In response, “we acknowledge that our building is 55 years old,” Jicinsky said of Chupka’s comments about LVCC. “While we have done minor renovations and expansions over the years, it’s time to do a major overhaul,” he said. “It’s not only the physical bones of our building, it’s also the way customers use our building.” For example, it’s obvious that “technology services” and “social spaces” are vastly “different today than when our building was built 55 years ago,” he said. “Our clients are very, very successful using the building we have today, but we have to acknowledge that you can only do so much with the space as it is, and in order to grow, expand and evolve, there not only needs to be an expansion, but a renovation.”

CES has Las Vegas dates “penciled in” for the next 20 years, with actual contracts drawn up or signed at least through 2019, Chupka said. Though there is little risk that CES will be shut out of January show dates for years to come, “we still struggle with having the best dates” for CES in January due to the Las Vegas convention crunch, she said. For example, the 2017 CES opens Jan. 5 for a four-day, Thursday-to-Sunday run, “and we would say those are not the best dates,” she said. “The Thursday-through-Sunday pattern is not necessarily one we preferred, but there was no wiggle room to move it any other way right now.”

But even if the most ambitious LVCVA expansion plans eventually come to fruition, Chupka doubts “we would pick up much in additional square footage” at LVCC for CES, she said. “One of the things that potentially we would have is more, bigger meeting rooms," with the ability "to move some different services around,” such as keynotes, she said. Until LVCVA gets deeper into the “planning process” for LVCC, “it’s hard to say how much we would really pick up, because it may not be that dramatic,” she said.
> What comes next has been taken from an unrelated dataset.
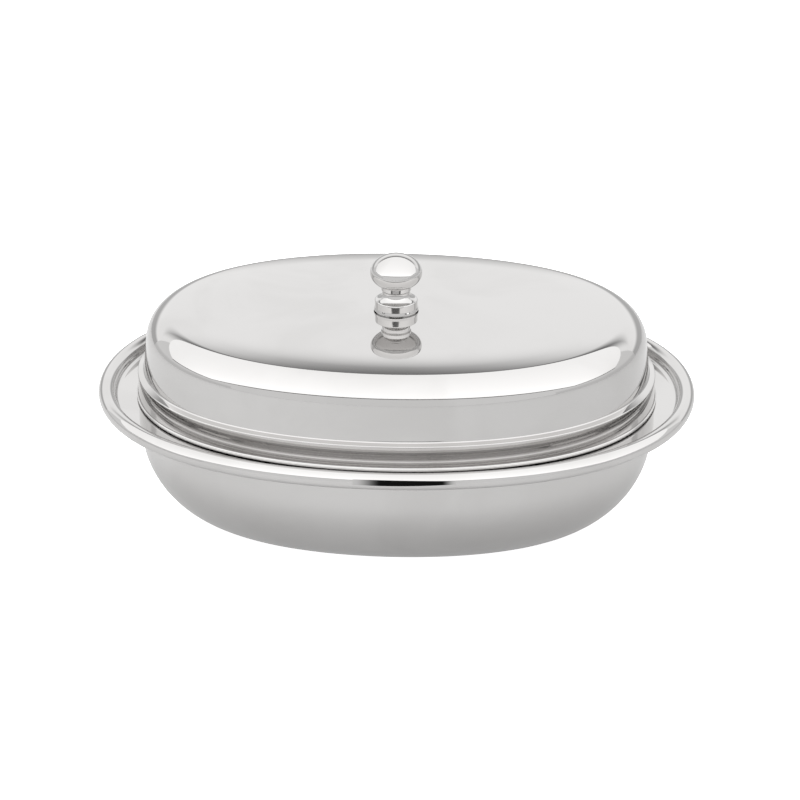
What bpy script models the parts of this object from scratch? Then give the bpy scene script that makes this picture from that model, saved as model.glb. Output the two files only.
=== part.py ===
# Oval covered butter dish in polished stainless steel.
# Metres, +Z up. The origin is under the middle of the dish, on the surface it stands on; +X is its length.

from math import cos, pi, radians, sin, tan

import bmesh
import bpy

# Driving dimensions. An inset is measured inwards from the outline of the rolled rim.
dish_length = 0.1900  # over the rolled rim
dish_width = 0.1450
dish_height = 0.0460  # table to the top of the rim
oval_fullness = 0.055  # 0 is a true ellipse, and more fills out its corners
dish_sheet = 0.0008
gap = 0.0003  # kept between pieces that touch

rim_radius = 0.0026  # outside of the rolled bead
rim_curl = radians(292.5)  # how far the edge is rolled, from the inner wall over and round
ledge_inset = 0.0069  # foot of the rim's inner wall
ledge_drop = 0.0043  # rim top to the ledge
ledge_fillet = 0.0008
bowl_inset = 0.01405  # inner face of the bowl's wall
bowl_lip_radius = 0.0014  # rounded edge from the ledge into the bowl
bowl_curve_width = 0.0325  # how far the wall curves in under the bowl
bowl_curve_height = 0.0305

lid_sheet = 0.0007
lid_height = 0.0282  # foot to the middle of the top
foot_clearance = 0.0041  # rim's inner wall to the edge of the lid's foot
foot_flare = 0.0017
skirt_height = 0.0072  # foot to the step
step_width = 0.0020
step_rise = 0.0011
step_edge = 0.0004  # rounded corner of the step
wall_lean = radians(5)
shoulder_radius = 0.0088
top_crown = 0.0004  # how much the top rises from its shoulder to the knob

knob_height = 0.0184
knob_head_radius = 0.0082
knob_head_level = 0.0123  # base to the widest point of the head
knob_head_underside = 0.0053
knob_head_end = radians(-55)  # where the head's curve gives way to the neck
knob_neck_radius = 0.0043
knob_neck_level = 0.0055
knob_neck_curve = 0.00075
knob_neck_turn = radians(55)  # its curve, above and below the narrowest point
knob_collar_radius = 0.00675
knob_collar_level = 0.0022
knob_collar_curve_width = 0.0019
knob_collar_curve_height = 0.0008
knob_collar_start = radians(75)  # where the collar's rounded top begins
knob_lip_radius = 0.0070
knob_lip_height = 0.0006
knob_lip_slope = 0.0003  # between the lip and the collar above it
seat_margin = 0.0010  # flat of the lid's top outside the knob

screw_radius = 0.0020
screw_length = 0.0100
screw_chamfer = 0.0004
screw_head_radius = 0.0040
screw_head_height = 0.0024
screw_head_side = 0.0008
recess_length = 0.0044
recess_width = 0.0011
recess_depth = 0.0012
tip_clearance = 0.0014  # screw tip to the end of the knob's hole
washer_radius = 0.0046
washer_thickness = 0.0008

oval_segments = 64
turned_segments = 40
screw_segments = 24

# Levels and places worked out from them.
rim_centre = dish_height - rim_radius
ledge_level = dish_height - ledge_drop
foot_level = ledge_level + gap
skirt_inset = ledge_inset + foot_clearance + foot_flare
hole_radius = screw_radius + gap
seat_radius = knob_lip_radius + seat_margin
washer_level = lid_height - lid_sheet - gap - washer_thickness  # from the lid's foot, as are the next two
screw_level = washer_level - gap
knob_level = lid_height + gap
hole_depth = screw_level + screw_length - knob_level + tip_clearance


def steel(name, colour, roughness):
    material = bpy.data.materials.new(name)
    material.use_nodes = True
    shader = material.node_tree.nodes["Principled BSDF"]
    shader.inputs["Base Color"].default_value = (*colour, 1)
    shader.inputs["Metallic"].default_value = 1
    shader.inputs["Roughness"].default_value = roughness
    return material


def add_object(name, bm, material, parent=None, height=0):
    """Turns a finished bmesh into a smooth-shaded object, standing at a height above its parent."""
    mesh = bpy.data.meshes.new(name)
    bm.to_mesh(mesh)
    bm.free()
    mesh.materials.append(material)
    mesh.shade_smooth()
    mesh.set_sharp_from_angle(angle=radians(40))
    made = bpy.data.objects.new(name, mesh)
    bpy.context.scene.collection.objects.link(made)
    made.parent = parent
    made.location.z = height
    return made


def arc(centre, radii, start, end, steps):
    """Points along an elliptical arc, both ends included."""
    angles = [start + (end - start) * i / steps for i in range(steps + 1)]
    return [(centre[0] + radii[0] * cos(a), centre[1] + radii[1] * sin(a)) for a in angles]


def oval(inset, height):
    """A ring that follows the dish's outline: half length, half width, height and fullness."""
    return dish_length / 2 - inset, dish_width / 2 - inset, height, oval_fullness


def disc(radius, height):
    return radius, radius, height, 0


def add_ring(bm, ring, capped):
    half_length, half_width, height, fullness = ring
    verts = bmesh.ops.create_circle(bm, segments=oval_segments, radius=1, cap_ends=capped)["verts"]
    for vert in verts:
        x, y, _ = vert.co
        vert.co.x = half_length * x * (1 + fullness * y**2)
        vert.co.y = half_width * y * (1 + fullness * x**2)
        vert.co.z = height
    return verts


def pressed_sheet(rings, closed_middle):
    """A sheet pressed through a row of rings, its upper side first; closed_middle fills the first ring."""
    bm = bmesh.new()
    before = add_ring(bm, rings[0], closed_middle)
    for ring in rings[1:]:
        after = add_ring(bm, ring, False)
        for i in range(oval_segments):
            bm.faces.new((before[i - 1], after[i - 1], after[i], before[i]))
        before = after
    bmesh.ops.recalc_face_normals(bm, faces=bm.faces)
    bm.normal_update()
    bm.faces.ensure_lookup_table()
    if bm.faces[0].normal.z < 0:
        bmesh.ops.reverse_faces(bm, faces=bm.faces)
    return bm


def thicken(piece, thickness):
    solid = piece.modifiers.new("sheet", "SOLIDIFY")
    solid.thickness = thickness
    solid.offset = -1
    solid.use_even_offset = True


def turned(profile, segments):
    """Spins (radius, height) points, listed from the axis down the outside and back to the axis."""
    bm = bmesh.new()
    verts = [bm.verts.new((radius, 0, height)) for radius, height in profile]
    edges = [bm.edges.new(pair) for pair in zip(verts, verts[1:])]
    if profile[0][0] > 0:
        edges.append(bm.edges.new((verts[-1], verts[0])))
    bmesh.ops.spin(
        bm, geom=verts + edges, cent=(0, 0, 0), axis=(0, 0, 1), angle=2 * pi, steps=segments, use_merge=True
    )
    bmesh.ops.remove_doubles(bm, verts=bm.verts, dist=0.000001)
    bmesh.ops.recalc_face_normals(bm, faces=bm.faces)
    return bm


def dish(material):
    """One pressed sheet: bowl, ledge for the lid, short inner wall and rolled rim."""
    curve_centre = (bowl_inset + bowl_curve_width, dish_sheet + bowl_curve_height)
    lip_centre = (bowl_inset - bowl_lip_radius, ledge_level - bowl_lip_radius)
    fillet_centre = (ledge_inset + ledge_fillet, ledge_level + ledge_fillet)
    path = arc(curve_centre, (bowl_curve_width, bowl_curve_height), -pi / 2, -pi, 7)
    path += arc(lip_centre, (bowl_lip_radius, bowl_lip_radius), 0, pi / 2, 3)
    path += arc(fillet_centre, (ledge_fillet, ledge_fillet), -pi / 2, -pi, 2)
    path += arc((rim_radius, rim_centre), (rim_radius, rim_radius), 0, rim_curl, 13)
    bm = pressed_sheet([oval(*point) for point in path], True)
    thicken(add_object("dish", bm, material), dish_sheet)


def lid(material, parent):
    """One pressed sheet: crowned top with a screw hole, shoulder, wall, step, skirt and flared foot."""
    shoulder_top = lid_height - top_crown
    wall_foot = (skirt_inset + step_width, skirt_height + step_rise)
    tangent_level = shoulder_top - shoulder_radius * (1 - sin(wall_lean))
    tangent_inset = wall_foot[0] + (tangent_level - wall_foot[1]) * tan(wall_lean)
    shoulder_centre = (tangent_inset + shoulder_radius * cos(wall_lean), shoulder_top - shoulder_radius)
    edge_centre = (skirt_inset + step_edge, skirt_height - step_edge)
    flare_centre = (ledge_inset + foot_clearance, lid_sheet + foot_flare)

    seat = disc(seat_radius, lid_height)
    crown_edge = oval(shoulder_centre[0], shoulder_top)
    rings = [disc(hole_radius, lid_height), seat]
    for share in (0.3, 0.6, 0.8):
        between = [near + (far - near) * share for near, far in zip(seat, crown_edge)]
        between[2] = lid_height - top_crown * share**2
        rings.append(between)
    path = arc(shoulder_centre, (shoulder_radius, shoulder_radius), pi / 2, pi - wall_lean, 6)
    path.append(wall_foot)
    path += arc(edge_centre, (step_edge, step_edge), pi / 2, pi, 2)
    path += arc(flare_centre, (foot_flare, foot_flare), 0, -pi / 2, 3)
    bm = pressed_sheet(rings + [oval(*point) for point in path], False)
    thicken(add_object("lid", bm, material, parent), lid_sheet)


def knob(material, parent):
    head_centre = (0, knob_head_level)
    neck_centre = (knob_neck_radius + knob_neck_curve, knob_neck_level)
    collar_centre = (knob_collar_radius - knob_collar_curve_width, knob_collar_level)
    profile = arc(head_centre, (knob_head_radius, knob_height - knob_head_level), pi / 2, 0, 7)
    profile += arc(head_centre, (knob_head_radius, knob_head_underside), 0, knob_head_end, 4)[1:]
    neck_curve = (knob_neck_curve, knob_neck_curve)
    profile += arc(neck_centre, neck_curve, pi - knob_neck_turn, pi + knob_neck_turn, 4)
    collar_curve = (knob_collar_curve_width, knob_collar_curve_height)
    profile += arc(collar_centre, collar_curve, knob_collar_start, 0, 4)
    profile += [
        (knob_collar_radius, knob_lip_height + knob_lip_slope),
        (knob_lip_radius, knob_lip_height),
        (knob_lip_radius, 0),
        (hole_radius, 0),
        (hole_radius, hole_depth),
        (0, hole_depth),
    ]
    add_object("knob", turned(profile, turned_segments), material, parent, knob_level)


def washer(material, parent):
    profile = [
        (washer_radius, washer_thickness),
        (washer_radius, 0),
        (hole_radius, 0),
        (hole_radius, washer_thickness),
    ]
    add_object("washer", turned(profile, screw_segments), material, parent, washer_level)


def recess_cutter(turn, parent):
    bm = bmesh.new()
    bmesh.ops.create_cube(bm, size=1)
    bmesh.ops.scale(bm, vec=(recess_length, recess_width, 2 * recess_depth), verts=bm.verts)
    mesh = bpy.data.meshes.new("recess")
    bm.to_mesh(mesh)
    bm.free()
    cutter = bpy.data.objects.new("recess_cutter", mesh)
    bpy.context.scene.collection.objects.link(cutter)
    cutter.parent = parent
    cutter.location.z = screw_level - screw_head_height
    cutter.rotation_euler.z = turn
    cutter.hide_render = True
    cutter.display_type = "WIRE"
    return cutter


def knob_screw(material, parent):
    """Pan-head screw that comes up through the washer and the lid into the knob."""
    dome = arc(
        (0, -screw_head_side), (screw_head_radius, screw_head_height - screw_head_side), 0, -pi / 2, 5
    )
    profile = [
        (0, screw_length),
        (screw_radius - screw_chamfer, screw_length),
        (screw_radius, screw_length - screw_chamfer),
        (screw_radius, 0),
        (screw_head_radius, 0),
    ]
    made = add_object("knob_screw", turned(profile + dome, screw_segments), material, parent, screw_level)
    for turn in (0, pi / 2):
        cut = made.modifiers.new("cross recess", "BOOLEAN")
        cut.object = recess_cutter(turn, parent)
        cut.solver = "EXACT"


def build():
    for thing in list(bpy.data.objects):
        bpy.data.objects.remove(thing)
    polished = steel("polished_steel", (0.78, 0.78, 0.79), 0.05)
    plain = steel("screw_steel", (0.62, 0.62, 0.62), 0.3)
    dish(polished)
    lift = bpy.data.objects.new("lid_lift", None)
    lift.location.z = foot_level
    bpy.context.scene.collection.objects.link(lift)
    lid(polished, lift)
    knob(polished, lift)
    washer(plain, lift)
    knob_screw(plain, lift)


build()
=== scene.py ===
from math import cos, hypot, pi, radians, sin, tan

import bmesh
import bpy
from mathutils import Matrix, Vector


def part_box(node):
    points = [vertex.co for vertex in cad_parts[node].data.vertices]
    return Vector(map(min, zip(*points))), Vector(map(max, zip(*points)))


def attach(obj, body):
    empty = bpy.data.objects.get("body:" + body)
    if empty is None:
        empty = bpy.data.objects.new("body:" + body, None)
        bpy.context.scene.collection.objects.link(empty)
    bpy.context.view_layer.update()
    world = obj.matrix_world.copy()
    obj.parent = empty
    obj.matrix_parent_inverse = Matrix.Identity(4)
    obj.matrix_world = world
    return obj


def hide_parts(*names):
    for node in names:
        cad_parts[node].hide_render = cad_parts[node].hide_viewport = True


# Oval covered butter dish in mirror-polished stainless steel.
# Metres, +Z up, standing on the floor at z = 0.

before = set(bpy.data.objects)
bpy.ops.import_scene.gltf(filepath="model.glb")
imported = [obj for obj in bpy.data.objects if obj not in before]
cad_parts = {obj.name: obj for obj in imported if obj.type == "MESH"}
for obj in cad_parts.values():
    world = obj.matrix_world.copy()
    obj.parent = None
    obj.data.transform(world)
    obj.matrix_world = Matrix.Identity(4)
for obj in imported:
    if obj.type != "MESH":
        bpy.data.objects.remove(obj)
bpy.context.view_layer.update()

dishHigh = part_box("dish")[1]
lidLow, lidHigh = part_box("lid")
knobLow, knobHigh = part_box("knob")

outline = {  # the oval that every pressed edge follows
    "halfLength": dishHigh.x,
    "halfWidth": dishHigh.y,
    "fullness": 0.055,  # 0 is a true ellipse, more fills out its corners
    "steps": 192,
}
narrowing = outline["halfLength"] - outline["halfWidth"]
tiny = 1e-6  # points closer than this are one


def arcPoints(centre, radii, start, end, steps):
    # points along an elliptical arc, angles in degrees, both ends included
    angles = [radians(start + (end - start) * i / steps) for i in range(steps + 1)]
    return [(centre[0] + radii[0] * cos(a), centre[1] + radii[1] * sin(a)) for a in angles]


def linePoints(start, end, steps, hold=0.00015):
    # points between two ends, one held close to each end so that the smooth shading stays in the bends
    held = min(hold / hypot(end[0] - start[0], end[1] - start[1]), 0.4 / steps)
    shares = [held] + [i / steps for i in range(1, steps)] + [1 - held]
    return [tuple(a + (b - a) * share for a, b in zip(start, end)) for share in shares]


def spinProfile(profile, steps):
    # a row of (reach, height) points turned once round the upright axis
    bm = bmesh.new()
    verts = [bm.verts.new((reach, 0, height)) for reach, height in profile]
    edges = [bm.edges.new(pair) for pair in zip(verts, verts[1:])]
    bmesh.ops.spin(
        bm, geom=verts + edges, cent=(0, 0, 0), axis=(0, 0, 1), angle=2 * pi, steps=steps, use_merge=True
    )
    bmesh.ops.remove_doubles(bm, verts=bm.verts, dist=tiny)
    bmesh.ops.recalc_face_normals(bm, faces=bm.faces)
    return bm


def pressOval(bm, knots):
    # squeezes a round shell into the oval; a knot is (reach along the length, half width, fullness)
    for vert in bm.verts:
        reach = hypot(vert.co.x, vert.co.y)
        if reach < tiny:
            continue
        c, s = vert.co.x / reach, vert.co.y / reach
        for near, far in zip(knots, knots[1:]):
            if reach <= far[0] or far is knots[-1]:
                share = (reach - near[0]) / (far[0] - near[0])
                width = near[1] + (far[1] - near[1]) * share
                fullness = near[2] + (far[2] - near[2]) * min(share, 1)
                break
        vert.co.x = reach * c * (1 + fullness * s * s)
        vert.co.y = width * s * (1 + fullness * c * c)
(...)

For example, it’s highly doubtful that an expanded LVCC would be able to accommodate all the CES exhibit space that is now decentralized among a multitude of Las Vegas facilities, Chupka said. Based on the “footprint” of this January's show, the LVCC accounts for “only 49 percent of our show right now,” in terms of total CES exhibit space, she said. LVCC is “still an incredibly important building” for CES, “but I think that kind of shows how much the other facilities have also grown and expanded,” she said. Though the CES team hasn’t completed its exhibit space “inventory” for the 2017 show, and so doesn't know how and if LVCC's share of total exhibit space for next CES might change, Chupka personally “was quite surprised to see that we were just sitting right around 49 percent at the LVCC now,” she said of the 2016 event.